On the one hand, some editors remarked that translation has to be invisible, not only because translations are unsigned, but also because invisibility guarantees the good quality of the translation which, like edition, has to respect the work and vision of the original producer of the news. An editor stated, in this respect:
In news agencies I have never seen that translators figure explicitly. Editors don't figure either. We have an internal system of codification in which responsibility is indicated with the initials in each process; that is, the author, the editor, the translator. But this is for internal consumption and the public doesn't see it, so it remains totally invisible. Much more so than the editor, because ultimately the editor is the one who has to face things or who receives letters from the readers. On the contrary, the translator as such doesn't.

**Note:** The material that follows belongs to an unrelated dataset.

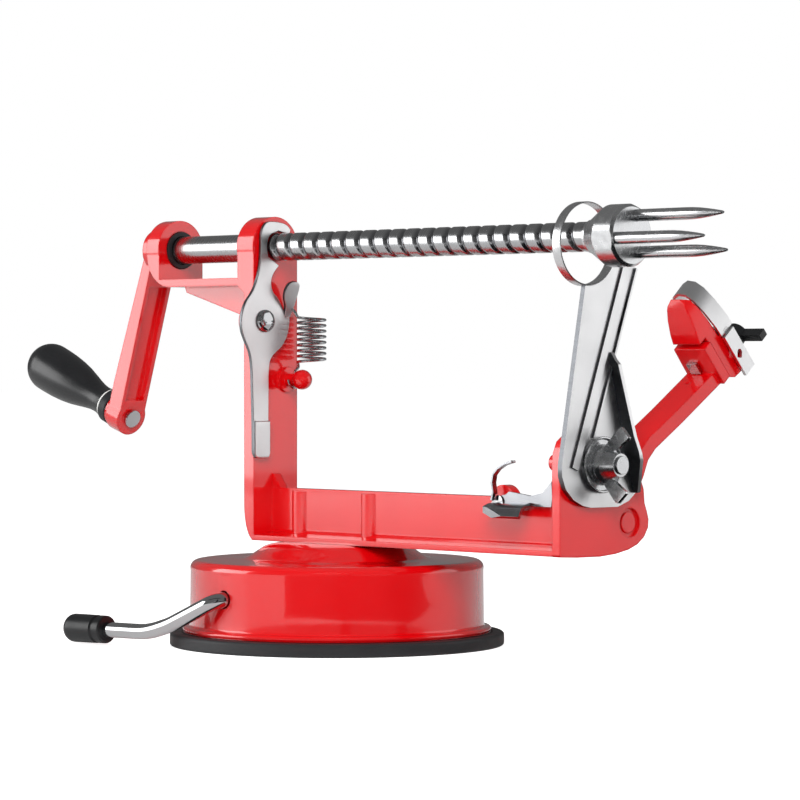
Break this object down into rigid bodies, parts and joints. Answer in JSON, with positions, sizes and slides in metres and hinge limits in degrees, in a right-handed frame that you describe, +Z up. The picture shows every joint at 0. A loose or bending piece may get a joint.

In this context, a translator-editor also remarked that translators 'are more invisible than editors, because you can understand what the editor is doing … People don't generally understand that there are also translators. Notes are read as if they were written by a native English speaker. We are thus invisible.’
On the other hand, translation's invisibility is questioned by editors who point to the specificforms of textual intervention on the part of news translators:
In news, I don't know to which extent [translation] is so invisible, because we are directly transforming a reality that comes from a different context for a public whose characteristics we believe we know. I think that in many cases the journalistic sense of the translator prevails. As translator, there isn't the freedom to re-elaborate everything in a text, but certain nuances can be added, even important ones.
… invisible as a strict reflection of events, but in reality it is fifty-fifty, because information needs to be oriented to make it attractive to a regional public. So, not intervening in the news in the sense that you add or eliminate data, but intervening in the orientation, in hierarchization. It is about intervening, maybe not in the translation itself, but in what is called prioritization.